-- BEGIN Given records --

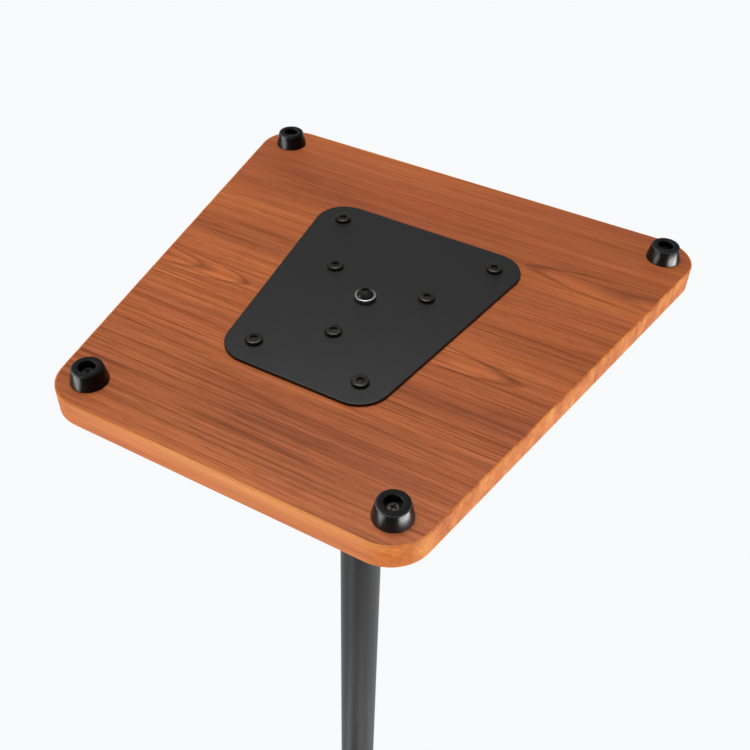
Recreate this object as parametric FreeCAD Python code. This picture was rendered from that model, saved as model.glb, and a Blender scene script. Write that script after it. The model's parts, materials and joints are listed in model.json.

-- END Given records --
-- BEGIN Given records --

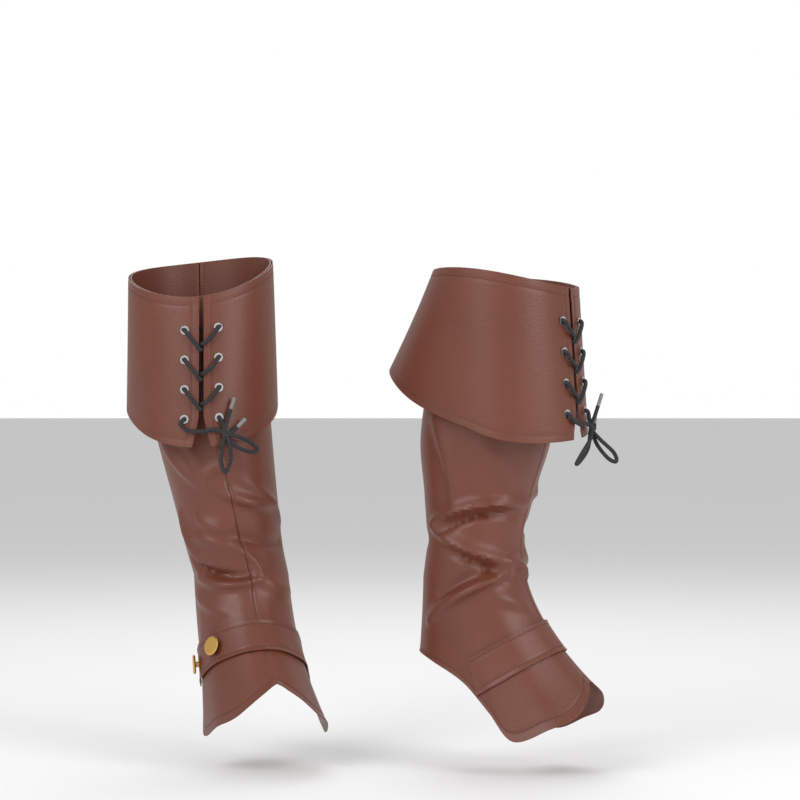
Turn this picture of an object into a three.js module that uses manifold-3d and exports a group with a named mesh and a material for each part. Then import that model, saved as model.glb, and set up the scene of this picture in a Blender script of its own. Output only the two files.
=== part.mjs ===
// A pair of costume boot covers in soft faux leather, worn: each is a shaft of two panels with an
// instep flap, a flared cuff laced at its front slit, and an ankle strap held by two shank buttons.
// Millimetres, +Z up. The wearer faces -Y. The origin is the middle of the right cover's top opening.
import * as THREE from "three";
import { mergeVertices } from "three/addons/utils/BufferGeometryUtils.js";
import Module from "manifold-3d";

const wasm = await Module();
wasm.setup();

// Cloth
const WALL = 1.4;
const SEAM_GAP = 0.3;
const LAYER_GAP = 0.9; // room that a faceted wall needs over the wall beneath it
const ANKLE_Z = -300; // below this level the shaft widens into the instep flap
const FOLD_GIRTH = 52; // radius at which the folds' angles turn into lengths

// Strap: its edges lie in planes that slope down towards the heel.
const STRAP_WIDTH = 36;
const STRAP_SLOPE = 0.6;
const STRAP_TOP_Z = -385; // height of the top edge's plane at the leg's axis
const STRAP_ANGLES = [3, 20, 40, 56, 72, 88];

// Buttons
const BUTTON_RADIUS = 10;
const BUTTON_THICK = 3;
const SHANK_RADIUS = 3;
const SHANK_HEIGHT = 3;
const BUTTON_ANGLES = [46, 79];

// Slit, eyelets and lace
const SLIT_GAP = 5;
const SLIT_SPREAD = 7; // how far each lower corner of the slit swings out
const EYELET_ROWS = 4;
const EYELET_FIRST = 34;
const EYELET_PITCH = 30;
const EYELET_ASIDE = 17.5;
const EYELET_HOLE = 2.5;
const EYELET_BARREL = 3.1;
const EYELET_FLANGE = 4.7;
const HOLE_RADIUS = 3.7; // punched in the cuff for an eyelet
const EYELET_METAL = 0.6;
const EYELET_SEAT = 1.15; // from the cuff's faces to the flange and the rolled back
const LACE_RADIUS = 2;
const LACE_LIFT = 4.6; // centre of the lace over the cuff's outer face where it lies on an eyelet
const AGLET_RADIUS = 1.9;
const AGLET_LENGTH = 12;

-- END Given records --
-- BEGIN Given records --

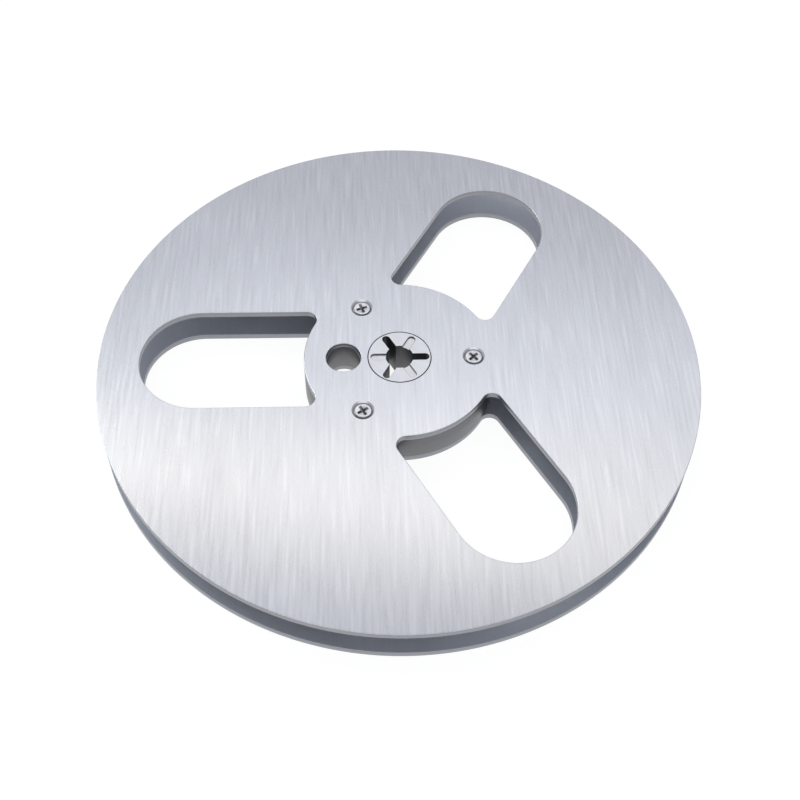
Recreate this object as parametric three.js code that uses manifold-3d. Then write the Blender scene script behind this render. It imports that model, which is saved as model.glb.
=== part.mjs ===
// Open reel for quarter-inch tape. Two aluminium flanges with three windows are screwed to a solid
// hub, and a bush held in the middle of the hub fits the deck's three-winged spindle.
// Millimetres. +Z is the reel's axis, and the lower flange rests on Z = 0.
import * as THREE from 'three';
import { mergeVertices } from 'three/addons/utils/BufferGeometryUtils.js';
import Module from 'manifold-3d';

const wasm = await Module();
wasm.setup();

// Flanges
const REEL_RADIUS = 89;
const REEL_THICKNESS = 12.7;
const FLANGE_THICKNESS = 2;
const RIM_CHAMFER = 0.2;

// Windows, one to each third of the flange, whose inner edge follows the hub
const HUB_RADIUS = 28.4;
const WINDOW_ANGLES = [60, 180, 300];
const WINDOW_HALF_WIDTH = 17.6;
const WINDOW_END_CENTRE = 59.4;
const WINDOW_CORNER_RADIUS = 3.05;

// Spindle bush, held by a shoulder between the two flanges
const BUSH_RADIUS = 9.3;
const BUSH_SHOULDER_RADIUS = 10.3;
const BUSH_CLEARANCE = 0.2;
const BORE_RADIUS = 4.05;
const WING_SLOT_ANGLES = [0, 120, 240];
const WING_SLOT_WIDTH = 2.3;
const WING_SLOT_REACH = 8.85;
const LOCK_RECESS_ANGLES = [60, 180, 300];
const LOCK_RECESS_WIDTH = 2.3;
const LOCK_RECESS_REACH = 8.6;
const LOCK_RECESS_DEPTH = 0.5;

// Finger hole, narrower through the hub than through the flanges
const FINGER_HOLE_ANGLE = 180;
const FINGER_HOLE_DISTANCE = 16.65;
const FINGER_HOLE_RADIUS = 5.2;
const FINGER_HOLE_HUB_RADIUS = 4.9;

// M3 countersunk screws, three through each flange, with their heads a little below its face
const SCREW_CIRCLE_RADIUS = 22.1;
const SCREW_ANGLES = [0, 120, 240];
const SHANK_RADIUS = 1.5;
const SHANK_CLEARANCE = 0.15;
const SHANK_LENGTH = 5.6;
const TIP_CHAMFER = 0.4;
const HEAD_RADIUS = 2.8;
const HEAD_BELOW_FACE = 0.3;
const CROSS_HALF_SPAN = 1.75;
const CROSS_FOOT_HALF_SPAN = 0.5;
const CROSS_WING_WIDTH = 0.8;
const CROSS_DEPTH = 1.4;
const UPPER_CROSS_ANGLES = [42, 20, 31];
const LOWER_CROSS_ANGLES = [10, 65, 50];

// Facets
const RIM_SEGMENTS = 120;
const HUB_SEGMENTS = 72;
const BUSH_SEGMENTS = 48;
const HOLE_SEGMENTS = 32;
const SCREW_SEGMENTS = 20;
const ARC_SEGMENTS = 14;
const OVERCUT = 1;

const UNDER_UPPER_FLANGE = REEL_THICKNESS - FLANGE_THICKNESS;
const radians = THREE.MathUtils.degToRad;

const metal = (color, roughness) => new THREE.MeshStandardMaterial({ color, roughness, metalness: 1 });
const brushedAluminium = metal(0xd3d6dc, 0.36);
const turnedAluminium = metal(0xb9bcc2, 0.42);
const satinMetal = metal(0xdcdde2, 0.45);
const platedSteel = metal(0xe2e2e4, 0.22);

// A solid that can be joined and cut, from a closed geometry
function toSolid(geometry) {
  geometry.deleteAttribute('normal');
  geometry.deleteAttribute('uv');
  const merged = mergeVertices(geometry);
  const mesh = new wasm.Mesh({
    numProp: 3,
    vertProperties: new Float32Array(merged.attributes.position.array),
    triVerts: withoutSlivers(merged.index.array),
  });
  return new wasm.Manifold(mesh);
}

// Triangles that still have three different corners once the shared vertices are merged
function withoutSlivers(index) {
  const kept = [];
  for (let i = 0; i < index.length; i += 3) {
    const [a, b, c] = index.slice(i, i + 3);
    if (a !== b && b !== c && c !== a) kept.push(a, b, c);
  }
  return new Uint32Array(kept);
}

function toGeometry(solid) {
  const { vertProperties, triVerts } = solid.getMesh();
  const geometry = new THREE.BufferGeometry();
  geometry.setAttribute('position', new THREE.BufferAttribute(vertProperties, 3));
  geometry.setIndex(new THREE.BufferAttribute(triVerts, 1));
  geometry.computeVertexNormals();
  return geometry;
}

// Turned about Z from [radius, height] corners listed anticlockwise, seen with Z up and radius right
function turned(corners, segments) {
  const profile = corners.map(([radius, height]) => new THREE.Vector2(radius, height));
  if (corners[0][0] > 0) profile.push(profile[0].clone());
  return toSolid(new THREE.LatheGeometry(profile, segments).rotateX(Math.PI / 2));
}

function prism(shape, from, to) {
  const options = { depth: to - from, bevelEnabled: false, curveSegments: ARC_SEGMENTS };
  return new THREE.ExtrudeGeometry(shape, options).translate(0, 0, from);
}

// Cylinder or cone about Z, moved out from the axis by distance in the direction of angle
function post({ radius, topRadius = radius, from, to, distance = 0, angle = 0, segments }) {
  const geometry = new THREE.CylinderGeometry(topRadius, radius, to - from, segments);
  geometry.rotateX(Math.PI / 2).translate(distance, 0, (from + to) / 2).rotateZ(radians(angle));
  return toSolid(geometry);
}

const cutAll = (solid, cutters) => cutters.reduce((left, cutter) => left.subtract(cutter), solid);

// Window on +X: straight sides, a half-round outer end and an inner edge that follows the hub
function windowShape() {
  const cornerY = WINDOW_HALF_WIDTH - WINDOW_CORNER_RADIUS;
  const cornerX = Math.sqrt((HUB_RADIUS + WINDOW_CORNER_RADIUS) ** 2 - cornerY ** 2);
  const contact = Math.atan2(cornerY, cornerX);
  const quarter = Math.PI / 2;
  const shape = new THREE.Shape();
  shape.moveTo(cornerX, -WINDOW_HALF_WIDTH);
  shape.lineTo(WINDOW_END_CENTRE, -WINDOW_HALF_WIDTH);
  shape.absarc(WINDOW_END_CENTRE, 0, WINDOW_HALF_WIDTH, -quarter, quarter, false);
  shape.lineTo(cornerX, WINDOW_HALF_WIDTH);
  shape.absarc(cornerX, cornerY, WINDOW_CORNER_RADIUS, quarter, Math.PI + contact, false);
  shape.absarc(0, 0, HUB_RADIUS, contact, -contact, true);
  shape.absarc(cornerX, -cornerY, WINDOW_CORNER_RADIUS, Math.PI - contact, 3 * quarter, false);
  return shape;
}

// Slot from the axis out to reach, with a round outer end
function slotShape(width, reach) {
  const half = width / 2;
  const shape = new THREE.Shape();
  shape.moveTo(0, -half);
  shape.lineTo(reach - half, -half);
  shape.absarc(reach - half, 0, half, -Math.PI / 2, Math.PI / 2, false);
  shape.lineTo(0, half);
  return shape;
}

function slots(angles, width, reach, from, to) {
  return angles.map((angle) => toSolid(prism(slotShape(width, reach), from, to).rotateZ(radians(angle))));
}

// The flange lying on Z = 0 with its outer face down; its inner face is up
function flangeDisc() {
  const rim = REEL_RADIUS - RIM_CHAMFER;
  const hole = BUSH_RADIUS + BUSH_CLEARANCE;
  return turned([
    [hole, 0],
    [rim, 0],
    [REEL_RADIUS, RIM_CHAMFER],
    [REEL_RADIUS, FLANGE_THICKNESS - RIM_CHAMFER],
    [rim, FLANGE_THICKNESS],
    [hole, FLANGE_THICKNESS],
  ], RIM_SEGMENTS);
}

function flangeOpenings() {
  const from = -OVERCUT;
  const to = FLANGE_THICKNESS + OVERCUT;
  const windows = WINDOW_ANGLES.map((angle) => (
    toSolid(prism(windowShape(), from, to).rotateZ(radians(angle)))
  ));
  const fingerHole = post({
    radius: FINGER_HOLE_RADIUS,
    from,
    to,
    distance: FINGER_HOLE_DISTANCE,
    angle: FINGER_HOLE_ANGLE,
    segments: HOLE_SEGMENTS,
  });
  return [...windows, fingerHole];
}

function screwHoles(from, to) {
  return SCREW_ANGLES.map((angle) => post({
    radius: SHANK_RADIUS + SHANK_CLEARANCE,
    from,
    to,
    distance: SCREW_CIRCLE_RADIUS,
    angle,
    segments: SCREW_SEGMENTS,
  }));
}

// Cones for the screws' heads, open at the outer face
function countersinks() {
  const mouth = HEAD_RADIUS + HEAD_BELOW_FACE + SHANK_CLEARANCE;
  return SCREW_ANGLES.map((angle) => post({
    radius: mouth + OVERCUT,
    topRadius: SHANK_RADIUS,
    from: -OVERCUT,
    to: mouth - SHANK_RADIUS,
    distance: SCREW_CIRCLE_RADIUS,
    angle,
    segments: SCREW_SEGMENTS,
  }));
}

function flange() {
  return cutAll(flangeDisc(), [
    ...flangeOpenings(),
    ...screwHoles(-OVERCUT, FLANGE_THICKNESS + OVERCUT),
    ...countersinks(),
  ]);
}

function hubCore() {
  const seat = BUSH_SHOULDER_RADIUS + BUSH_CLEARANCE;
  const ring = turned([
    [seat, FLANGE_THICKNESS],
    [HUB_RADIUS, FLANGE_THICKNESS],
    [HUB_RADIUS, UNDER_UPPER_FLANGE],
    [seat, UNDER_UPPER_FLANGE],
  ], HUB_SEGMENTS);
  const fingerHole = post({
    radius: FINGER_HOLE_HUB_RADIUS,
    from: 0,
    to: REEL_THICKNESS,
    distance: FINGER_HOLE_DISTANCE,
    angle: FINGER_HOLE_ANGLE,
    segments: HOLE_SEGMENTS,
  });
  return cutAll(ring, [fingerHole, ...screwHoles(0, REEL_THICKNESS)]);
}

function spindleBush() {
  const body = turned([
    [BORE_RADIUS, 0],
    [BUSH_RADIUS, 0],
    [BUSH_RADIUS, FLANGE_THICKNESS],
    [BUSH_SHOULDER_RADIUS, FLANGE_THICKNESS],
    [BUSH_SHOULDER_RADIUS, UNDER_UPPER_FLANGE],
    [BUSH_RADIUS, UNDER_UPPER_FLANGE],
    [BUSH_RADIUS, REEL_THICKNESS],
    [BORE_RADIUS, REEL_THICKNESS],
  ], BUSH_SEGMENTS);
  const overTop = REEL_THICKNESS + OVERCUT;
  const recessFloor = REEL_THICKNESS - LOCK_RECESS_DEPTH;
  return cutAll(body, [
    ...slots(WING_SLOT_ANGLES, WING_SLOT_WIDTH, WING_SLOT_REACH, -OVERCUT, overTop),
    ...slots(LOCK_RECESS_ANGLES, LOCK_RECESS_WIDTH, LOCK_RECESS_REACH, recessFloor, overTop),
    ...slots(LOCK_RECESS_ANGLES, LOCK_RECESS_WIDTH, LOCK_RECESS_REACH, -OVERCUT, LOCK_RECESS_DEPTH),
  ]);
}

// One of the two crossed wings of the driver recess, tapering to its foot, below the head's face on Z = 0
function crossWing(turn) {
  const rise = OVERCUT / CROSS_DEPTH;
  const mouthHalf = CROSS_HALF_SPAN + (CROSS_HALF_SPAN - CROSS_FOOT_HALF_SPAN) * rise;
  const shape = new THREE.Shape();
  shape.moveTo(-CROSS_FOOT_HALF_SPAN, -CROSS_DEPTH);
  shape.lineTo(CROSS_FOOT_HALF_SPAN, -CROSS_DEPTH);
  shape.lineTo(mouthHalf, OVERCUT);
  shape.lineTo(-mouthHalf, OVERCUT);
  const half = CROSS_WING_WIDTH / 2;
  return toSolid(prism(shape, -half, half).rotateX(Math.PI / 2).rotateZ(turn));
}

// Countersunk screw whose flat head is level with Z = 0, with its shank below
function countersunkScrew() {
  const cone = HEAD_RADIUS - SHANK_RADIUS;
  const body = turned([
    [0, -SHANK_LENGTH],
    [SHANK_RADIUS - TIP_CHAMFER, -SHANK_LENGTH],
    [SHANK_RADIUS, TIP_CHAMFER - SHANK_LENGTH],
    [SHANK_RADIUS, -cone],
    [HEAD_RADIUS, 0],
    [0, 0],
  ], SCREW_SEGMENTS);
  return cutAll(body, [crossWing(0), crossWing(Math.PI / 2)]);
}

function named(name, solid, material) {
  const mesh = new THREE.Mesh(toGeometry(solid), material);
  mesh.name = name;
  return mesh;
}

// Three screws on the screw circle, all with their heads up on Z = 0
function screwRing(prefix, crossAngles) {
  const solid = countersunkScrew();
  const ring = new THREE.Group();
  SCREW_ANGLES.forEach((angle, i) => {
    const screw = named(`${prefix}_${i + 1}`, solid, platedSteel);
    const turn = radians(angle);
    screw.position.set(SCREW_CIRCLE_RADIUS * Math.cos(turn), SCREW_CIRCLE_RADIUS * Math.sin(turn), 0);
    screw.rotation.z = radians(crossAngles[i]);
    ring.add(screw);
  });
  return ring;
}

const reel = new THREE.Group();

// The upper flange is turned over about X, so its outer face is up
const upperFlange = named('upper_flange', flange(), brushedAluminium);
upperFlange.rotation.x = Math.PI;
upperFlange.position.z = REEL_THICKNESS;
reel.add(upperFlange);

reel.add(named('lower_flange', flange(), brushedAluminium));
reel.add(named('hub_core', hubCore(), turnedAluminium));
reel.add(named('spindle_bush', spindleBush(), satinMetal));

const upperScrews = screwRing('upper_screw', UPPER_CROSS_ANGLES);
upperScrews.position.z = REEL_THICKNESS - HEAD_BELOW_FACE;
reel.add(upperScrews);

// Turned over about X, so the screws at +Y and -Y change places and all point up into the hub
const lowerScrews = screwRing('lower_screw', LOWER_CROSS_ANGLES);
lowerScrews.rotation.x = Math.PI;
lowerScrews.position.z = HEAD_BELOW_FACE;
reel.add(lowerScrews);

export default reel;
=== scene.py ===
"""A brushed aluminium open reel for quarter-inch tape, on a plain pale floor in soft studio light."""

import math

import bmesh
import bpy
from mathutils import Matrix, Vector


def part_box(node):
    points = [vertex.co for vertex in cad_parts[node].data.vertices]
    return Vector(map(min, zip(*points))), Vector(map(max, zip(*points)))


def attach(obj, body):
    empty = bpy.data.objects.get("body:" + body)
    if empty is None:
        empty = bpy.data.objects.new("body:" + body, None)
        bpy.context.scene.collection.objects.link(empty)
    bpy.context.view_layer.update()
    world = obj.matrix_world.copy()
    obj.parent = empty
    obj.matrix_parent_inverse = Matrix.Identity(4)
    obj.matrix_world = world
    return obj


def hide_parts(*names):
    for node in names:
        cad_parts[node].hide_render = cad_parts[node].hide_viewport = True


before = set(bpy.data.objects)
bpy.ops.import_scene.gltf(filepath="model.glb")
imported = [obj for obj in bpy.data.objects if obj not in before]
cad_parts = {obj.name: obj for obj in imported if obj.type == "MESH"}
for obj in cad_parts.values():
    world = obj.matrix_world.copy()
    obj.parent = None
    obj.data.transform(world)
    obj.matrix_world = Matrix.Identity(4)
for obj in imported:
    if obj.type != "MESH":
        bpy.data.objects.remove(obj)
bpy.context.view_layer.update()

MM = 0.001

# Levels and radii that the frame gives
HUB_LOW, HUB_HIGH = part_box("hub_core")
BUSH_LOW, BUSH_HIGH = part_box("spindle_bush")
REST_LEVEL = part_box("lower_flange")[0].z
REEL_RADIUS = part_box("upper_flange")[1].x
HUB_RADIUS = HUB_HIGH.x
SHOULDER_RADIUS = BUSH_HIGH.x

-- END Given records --

• What is expected
Retype the portion of the data above that starts on the line with "into the hub" and finishes on the line with "obj.matrix_parent_inverse = Matrix.Identity(4)", including both of those lines.

• Solution for this problem
// Turned over about X, so the screws at +Y and -Y change places and all point up into the hub
const lowerScrews = screwRing('lower_screw', LOWER_CROSS_ANGLES);
lowerScrews.rotation.x = Math.PI;
lowerScrews.position.z = HEAD_BELOW_FACE;
reel.add(lowerScrews);

export default reel;
=== scene.py ===
"""A brushed aluminium open reel for quarter-inch tape, on a plain pale floor in soft studio light."""

import math

import bmesh
import bpy
from mathutils import Matrix, Vector


def part_box(node):
    points = [vertex.co for vertex in cad_parts[node].data.vertices]
    return Vector(map(min, zip(*points))), Vector(map(max, zip(*points)))


def attach(obj, body):
    empty = bpy.data.objects.get("body:" + body)
    if empty is None:
        empty = bpy.data.objects.new("body:" + body, None)
        bpy.context.scene.collection.objects.link(empty)
    bpy.context.view_layer.update()
    world = obj.matrix_world.copy()
    obj.parent = empty
    obj.matrix_parent_inverse = Matrix.Identity(4)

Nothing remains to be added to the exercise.